The former president, who after finishing his term in 2017 moved with his family to Belgium, the country where his wife is from, was convicted in the second instance for a case of corruption during his government for which insufficient evidence has been obtained to prove such guilt, a case very similar to that of former President Lula Da Silva in Brazil.
His defense presented on August 7, in Quito, a cassation appeal before the National Court of Justice against that conviction. It is the last legal recourse that Correa has left, before the sentence is final. If ratified in the third and final instance, the ex-president would be prevented from participating in politics again.
In this regard, Franklin Ramírez says that the election of the Arauz-Correa binomial “must be taken as a provisional choice, because there is a certain level of institutional harassment on the Citizen Revolution that makes it impossible to take for granted the institutional and political scenarios for strategic decision-making”.

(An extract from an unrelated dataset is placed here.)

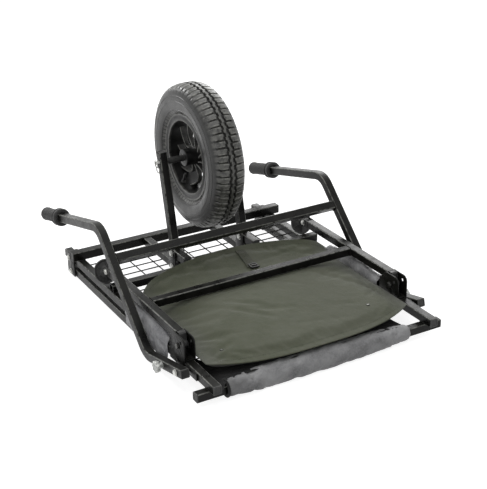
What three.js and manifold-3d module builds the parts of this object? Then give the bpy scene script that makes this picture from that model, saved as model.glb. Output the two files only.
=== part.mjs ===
// A folded fishing barrow, lying on its deck with the wheel standing up.
// Lengths are in millimetres and angles in degrees. +X is across the barrow, +Y runs
// from the handle end to the wheel end, +Z is up, and z = 0 is first the rails' top.
import * as THREE from 'three';
import { mergeGeometries, mergeVertices } from 'three/addons/utils/BufferGeometryUtils.js';
import Module from 'manifold-3d';

const wasm = await Module();
wasm.setup();

// Box section tube
const tubeSide = 22;
const tubeWall = 1.5;
const tubeCorner = 2.5;
const tubeCornerSteps = 1;

// Clearances
const weldGap = 0.3; // between pieces that are welded or seated
const runGap = 0.4; // round a shank or a shaft in its bore
const swingGap = 1.2; // beside a piece that swings past
const cutOverrun = 5; // how far a cutter passes its piece

// Fasteners
const boltRadius = 4;
const boltHeadRadius = 7;
const boltHeadThick = 4.5;
const nutThick = 5.5;
const boltSides = 8;
const hexSides = 6;
const capThick = 3;
const plugDepth = 12;
const plugWall = 0.4; // slack of a plug in its tube

// Main frame
const frameWidth = 622;
const railLength = 867;
const nearBarOverhang = 26.5; // past each rail
const nearBarSetback = 20;
const farBarSide = 25; // the far crossbar is of a larger tube
const farBarOverhang = 12;
const farBarSetback = 73;
const midBarY = 548;

// Wire deck under the rails
const deckFarSetback = 86; // from the rails' far ends
const deckNearMost = 160; // the deck starts past this
const deckPitchY = 36;
const deckPitchX = 54.2;
const deckShift = -8; // of the middle wire
const deckWire = 4;
const deckMargin = 4; // how far the wires stop short of the rails' outer faces

// Leg frame, folded over the rails
const legRise = 37; // from the rails' top to the legs' underside
const legLength = 389;
const legBarY = 353;
const legPivotY = 161;
const legPivotRise = 29;
const legStartReach = 16; // from the pivot to the tube
const knuckleWidth = 18;
const knuckleRadius = 10;
const knucklePlug = 22;
const legPlateThick = 3.4;
const legPlateNearReach = 33; // from the pivot to the plates' ends
const legPlateFarReach = 45;
const legPlateStop = 1; // the plates end this far above the deck
const legPlateTop = 57;
const legPlateRound = 15;
const legPlateRoundSteps = 4;
const legPlateChamfer = 24;
const legLockReach = 15; // nearer than the pivot
const legLockRise = 42;
const legLockRadius = 4.5;

// Swivelling feet
const footPivotReach = 10; // past the end of the leg tube
const footTilt = -25;
const footDrop = 34;
const footRadius = 33;
const footThick = 8;
const footLip = 6;
const footNeckRadius = 9;
const footForkThick = 3;
const footSides = 24;
const footNeckSides = 12;

// Handles
const handleSideGap = 10.6; // from the rail's outer face to the handle tube
const handlePivotReach = 9.4; // nearer than the leg plates
const handlePivotDrop = 11.7;
const handleTail = 25.3;
const handleLowerLength = 177.5;
const handleLowerAngle = -13;
const handleMidLength = 349;
const handleMidAngle = 43.8;
const handleTopLength = 397;
const handleTopAngle = -14.6;
const handleBendRadius = 52;
const handleBendSteps = 5;
const handleBarTyreGap = 24.2; // from the crossbar to the tyre, as the handles swing past
const gripLength = 125;
const gripRadius = 18.5;
const gripCollarRadius = 24;
const gripCollarThick = 9;
const gripEndWall = 4;
const gripRibs = 6;
const gripRibDepth = 1.2;
const gripSides = 16;
const handlePlateReach = 56; // towards the near end, from the leg plates
const handlePlateTop = -2;

// Star knobs that clamp the handles
const knobReach = 73; // from the handle pivot along the tube
const knobRadius = 15;
const knobThick = 11;
const knobLobes = 7;
const knobLobeDepth = 2.4;
const knobBossRadius = 7;
const knobStand = 9; // boss length between tube and star
const knobSteps = 28;

// Folding guard under the rails
const guardDrop = 36; // from the rails' top to the guard's top
const guardNearY = 420;
const guardFarSetback = 29; // from the rails' far ends
const guardPivotSetback = 49;
const guardPlateThick = 3.4;
const guardPlateBarGap = 1; // to the far crossbar
const guardPlateFarSetback = 24;
const guardFootGap = 1.5; // the plates stay off the floor

// Fork that carries the wheel
const forkHalfWidth = 114; // to the outer faces
const forkRise = 37; // from the rails' top to the fork base
const forkBaseReach = 30; // nearer than the middle crossbar
const forkRake = 11.7;
const forkFootReach = 44.5; // past the middle crossbar, where leg and base centre lines meet
const forkLegTop = 27; // past the axle
const forkPlateThick = 3.4;
const forkPlateInset = 2;
const forkPlateNearReach = 26.5; // from the leg's foot to the plates' ends
const forkPlateFarReach = 13.5;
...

“Until last week the movement was suspended from the electoral register and could still be directly eliminated”, he said. “I am convinced that Correa will not be able to run for anything, not even as an assemblyman”, said the sociologist, who maintains that the elites who are with Moreno are not going to allow it.
For his part, Serrano Mancilla emphasizes that “Correa’s case is a true test for Ecuadorian democracy, after having twice snatched the acronym from the ‘Correísmo’ and having found this option of running as a candidate for vice president through an agreement with another acronym”.
Arauz’s mission: Recovering the truth and the Nation
Arauz stressed that among his political objectives is to confront the political persecution that has been going on in the country and he will begin to prepare a Truth Commission to find out “who ordered the repression in October, the fire in the Comptroller’s Office, who made an agreement with Odebrecht to imprison the elected vice president Jorge Glas, and who distributed the hospitals”.
In addition, he indicated that he will face the health emergency, the economic crisis, while democracy recovers and the path of development of Ecuador is resumed. “Count on me to recover the Nation”, he stressed.
Arauz maintains that his Government will be environmentalist, innovative and feminist in the search for equal rights for women, for the eradication of all types of violence and for gender equality.
For his part, former President Correa regretted Moreno’s betrayal because “it has done a lot of damage to the country”, although “they have not succeeded in destroying hope”.
“My ambition has never been a position, my vital project is my Homeland. Seeing it with development and that’s why I fought”, Correa said.
The Arauz-Correa binomial will compete against the candidates already confirmed so far: Guillermo Lasso (CREO) and Gustavo Larrea (Democracia Sí). From the indigenous movement, Yaku Pérez would be the presidential candidate; Lucio Gutiérrez for the PSP, Guillermo Celi for SUMA, César Montufar for Concentración, Paúl Carrasco for Juntos Podemos, Fernando Balda for Libertad es Pueblo and Abdalá Bucaram also announced that he will run as a candidate for the FE Ecuador movement.